STATED TASK:
Return exactly and only these lines: the first of the listing through the one containing "return finish.noise(finish.join(east *".

# START OF SUPPLIED DATA

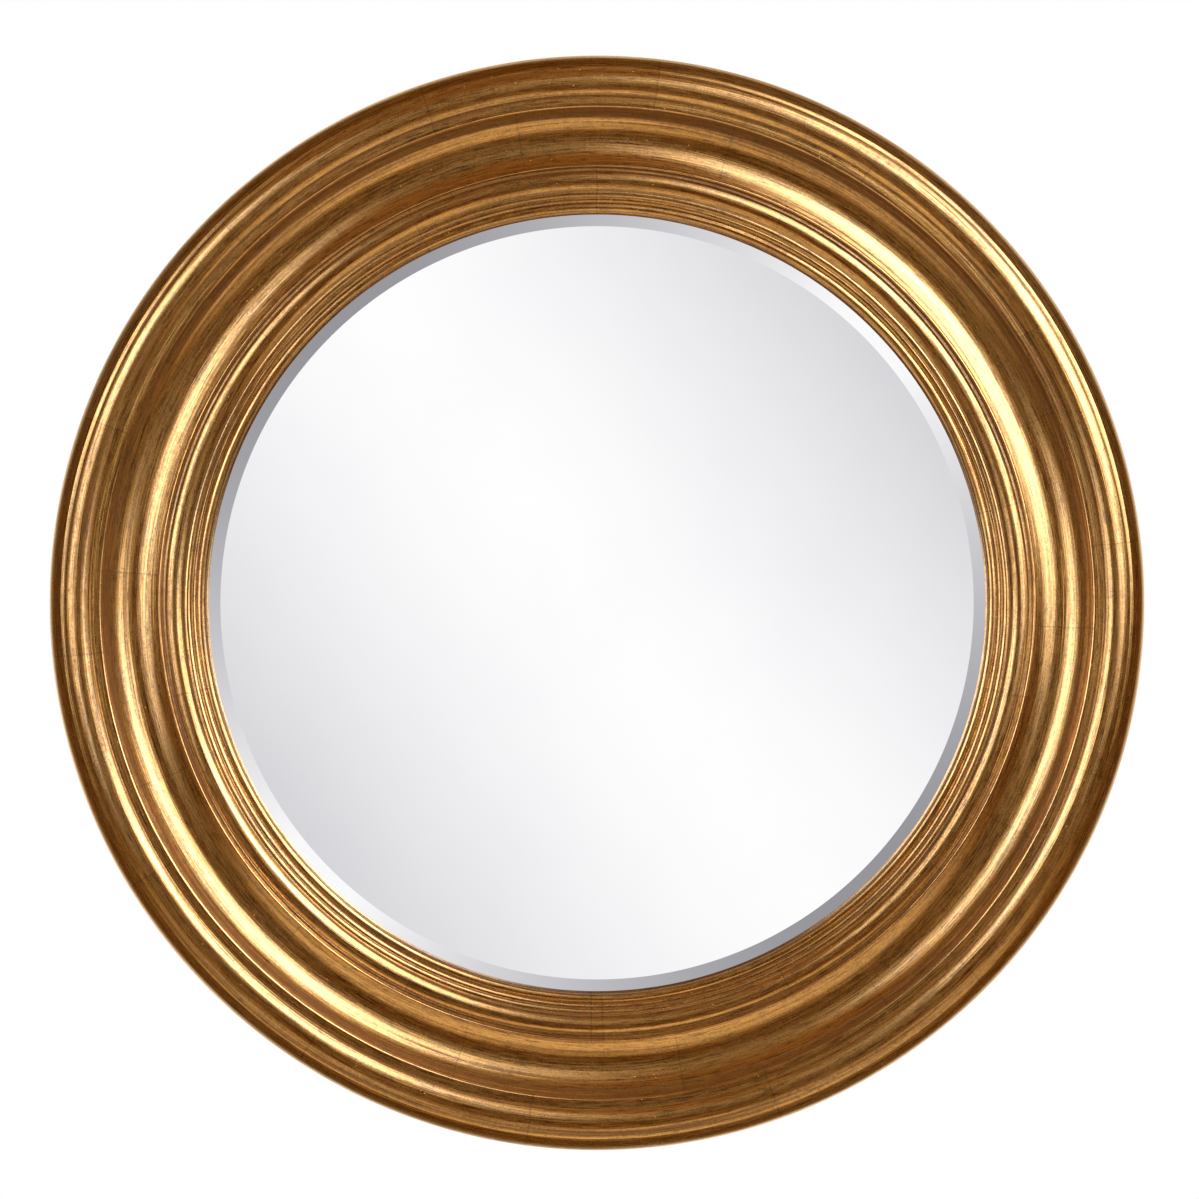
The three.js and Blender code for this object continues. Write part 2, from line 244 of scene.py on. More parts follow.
LEAF = (0.85, 0.455, 0.105, 1)
PALE_LEAF = (0.93, 0.61, 0.24, 1)
# Umber toning, darkened further to serve as painted shade in the grooves and on the steep cove wall.
UMBER_AND_SHADE = (0.125, 0.033, 0.002, 1)
SMOKE = (0.42, 0.26, 0.1, 1)
BOLE = (0.21, 0.045, 0.005, 1)
PIT = (0.05, 0.022, 0.01, 1)
GROUND_SHARE = 0.12  # how light the dark ground is beside the leaf on it
SHEET_ROWS = 21.0  # rows of leaf in a metre of the profile
SHEET_STEP = math.radians(25.6)  # from one lap of the leaf to the next, round the ring
ROW_SHIFT = 0.37  # of a sheet, from one row to the next


def gold_leaf():
    """Water-gilt leaf over red bole, rubbed at the crests, with umber toning in the hollows, which is partly painted
    shade.
    """
    finish = Finish("gold_leaf")
    x, y, z = finish.split(finish.place)
    radius = (x * x + z * z) ** 0.5
    east = x / radius
    north = z / radius
    across = finish.attribute("across")
    umber_and_shade_here = finish.attribute("umber")
    rubbed_here = finish.attribute("rubbed")

    def streaks(around, over, detail=2.0, roughness=0.55):
        """Noise drawn out round the ring: `around` per radian and `over` per metre of the profile."""
        return finish.noise(finish.join(east * around, across * over, north * around), 1, detail, roughness)

    broad = streaks(1.6, 110, 3)
    lines = streaks(1.3, 330, 5, 0.75)
    ridges = streaks(2, 300, 3, 0.7)
    fine = streaks(5, 900, 4, 0.75)
    flecks = streaks(26, 700, 3, 0.7)
    scores = streaks(0.9, 1150, 2, 0.6).fade(0.57, 0.68)
    mottle = finish.noise(finish.place, 320, 5, 0.75)
    grain = finish.noise(finish.place, 1100, 3, 0.7)

    # Sheets of leaf, laid edge to edge round the ring in rows.
    row = (across * SHEET_ROWS).floor()
    wander = (finish.noise(finish.place, 60, 3) - 0.5) * 0.02
    turn = x.turn_to(z) / SHEET_STEP + row * ROW_SHIFT + wander + 50
    sheet = finish.chance(finish.join(turn.floor(), row, 3))
    lap = ((turn + 0.5) % 1.0 - 0.5).__abs__().fade(0.0012, 0.006, 1, 0)

    # Umber mask: toning in the hollows, and painted shade where the strokes set umber high on grooves and steep
    # walls.
    umber = umber_and_shade_here * 0.75 + (lines - 0.5) * 2.4 + (broad - 0.5) * 1.2 + (fine - 0.5) * 1.3 + (mottle - 0.5) * 0.6
    umber = umber + (flecks - 0.5) * 1.2
    red = rubbed_here * 0.6 + (fine - 0.5) * 2.2 + (lines - 0.5) * 1.8 + (flecks - 0.5) * 1.6
    red = red.fade(0.45, 0.95)
    # The dark ground shows where umber or rubbing reaches, so it carries the painted shade too.
    ground_and_shade = (umber.fade(0.05, 0.85) * 0.9).at_least(red * 0.7)
    smoke = (streaks(3, 240, 4, 0.7) + (mottle - 0.5) * 0.5).fade(0.5, 0.7)
    pale = (streaks(2, 600, 4, 0.75) + (sheet - 0.5) * 0.1).fade(0.5, 0.68)

    color = finish.mix(pale * 0.6, LEAF, PALE_LEAF)
    color = finish.mix(smoke * 0.5, color, SMOKE)
    color = finish.mix(ground_and_shade, color, finish.mix(red, UMBER_AND_SHADE, BOLE))

    # Pits and knocks, down to the dark ground.
    pit_place = finish.join(east * 60, across * 170, north * 60)
    pit = finish.cells(pit_place, 1).fade(0.04, 0.09, 1, 0)
    pit = pit * (finish.noise(finish.place, 17, 2) > 0.5)
    color = finish.mix(pit * 0.85, color, PIT)
    tone = 0.98 + (fine - 0.5) * 2.0 + (flecks - 0.5) * 2.9 + (grain - 0.5) * 1.8 - scores * 0.3
    color = finish.tint(color, tone.at_most(1.12) * (0.95 + sheet * 0.1 - lap * 0.25))

    roughness = 0.15 + umber_and_shade_here * 0.16 + ground_and_shade * 0.1 + (fine - 0.5) * 0.12 + (mottle - 0.5) * 0.12
    relief = (ridges - 0.5) * 2.6e-4 + (fine - 0.5) * 3e-5 + (mottle - 0.5) * 2.5e-5
    relief = relief + lap * 1.2e-5 - pit * 1.2e-4
    leaf = (1 - ground_and_shade) * (1 - pit)
    metal = leaf / (leaf + GROUND_SHARE * (1 - leaf))
    coat = 0.95 - ground_and_shade * 0.9
    return finish.done(
        color, roughness, relief, Metallic=metal, Coat_Weight=coat, Coat_Roughness=0.16, Coat_IOR=1.88
    )


def silvered_glass():
    """Polished, silvered glass with the faintest marks of wiping."""
    finish = Finish("silvered_glass")
    wiping = finish.noise(finish.place, 9, 3, 0.6)
    color = finish.mix(wiping.fade(0.35, 0.8), (0.995, 0.995, 1.0, 1), (0.972, 0.973, 0.985, 1))
    return finish.done(color, 0.0, Metallic=1.0)


BOARD_SPACING = 2.0  # between the segments in the map of their grain, so that none shares its figure


def frame_wood():
    """Sawn hardwood, bare at the back, with ochre paint at the side."""
    finish = Finish("frame_wood")
    grain_place = finish.node("ShaderNodeUVMap", {"uv_map": "grain"})
    along, over, _ = finish.split(grain_place)
    x, _, z = finish.split(finish.place)
    rings = finish.noise(finish.join(along * 5, over * 95, 0), 1, 5, 0.6, 0.4)
    pores = finish.noise(finish.join(along * 90, over * 2600, 0), 1, 2, 0.6)
    saw = ((along * 2400).sine() * 0.5 + 0.5) * finish.noise(finish.place, 40, 2).fade(0.4, 0.7)
    board = finish.chance(finish.join(((along + BOARD_SPACING / 2) / BOARD_SPACING).floor(), 7, 0))
    bare = finish.mix(rings.fade(0.3, 0.7), (0.46, 0.3, 0.155, 1), (0.25, 0.135, 0.06, 1))
    bare = finish.mix(pores.fade(0.55, 0.7) * 0.6, bare, (0.13, 0.07, 0.032, 1))
    bare = finish.tint(bare, 0.84 + board * 0.26)
    paint_edge = (finish.noise(finish.place, 180, 3) - 0.5) * (1.6 * MM)
    painted = ((x * x + z * z) ** 0.5 + paint_edge).fade(REAR_RADIUS - 1.4 * MM, REAR_RADIUS - 0.8 * MM)
    ochre = finish.mix(finish.noise(finish.place, 70, 4), (0.33, 0.18, 0.055, 1), (0.2, 0.1, 0.03, 1))
    color = finish.mix(painted, bare, ochre)
    relief = rings * 1e-4 + pores * 5e-5 + saw * 4e-5
    return finish.done(color, 0.72 - painted * 0.14, relief)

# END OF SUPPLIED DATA

TASK RESULT:
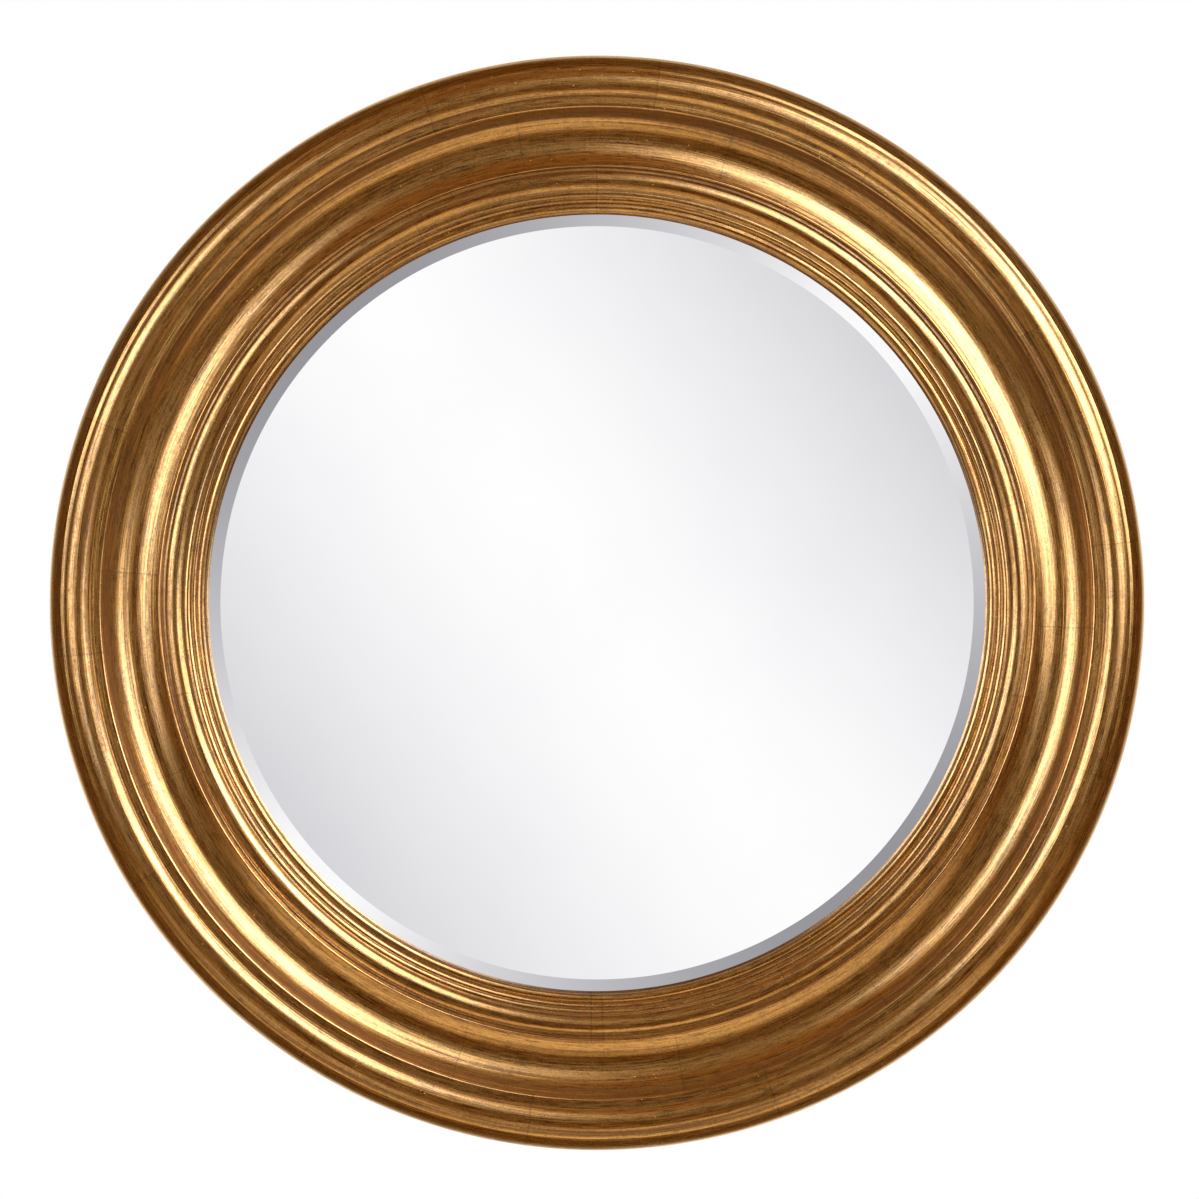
The three.js and Blender code for this object continues. Write part 2, from line 244 of scene.py on. More parts follow.
LEAF = (0.85, 0.455, 0.105, 1)
PALE_LEAF = (0.93, 0.61, 0.24, 1)
# Umber toning, darkened further to serve as painted shade in the grooves and on the steep cove wall.
UMBER_AND_SHADE = (0.125, 0.033, 0.002, 1)
SMOKE = (0.42, 0.26, 0.1, 1)
BOLE = (0.21, 0.045, 0.005, 1)
PIT = (0.05, 0.022, 0.01, 1)
GROUND_SHARE = 0.12  # how light the dark ground is beside the leaf on it
SHEET_ROWS = 21.0  # rows of leaf in a metre of the profile
SHEET_STEP = math.radians(25.6)  # from one lap of the leaf to the next, round the ring
ROW_SHIFT = 0.37  # of a sheet, from one row to the next


def gold_leaf():
    """Water-gilt leaf over red bole, rubbed at the crests, with umber toning in the hollows, which is partly painted
    shade.
    """
    finish = Finish("gold_leaf")
    x, y, z = finish.split(finish.place)
    radius = (x * x + z * z) ** 0.5
    east = x / radius
    north = z / radius
    across = finish.attribute("across")
    umber_and_shade_here = finish.attribute("umber")
    rubbed_here = finish.attribute("rubbed")

    def streaks(around, over, detail=2.0, roughness=0.55):
        """Noise drawn out round the ring: `around` per radian and `over` per metre of the profile."""
        return finish.noise(finish.join(east * around, across * over, north * around), 1, detail, roughness)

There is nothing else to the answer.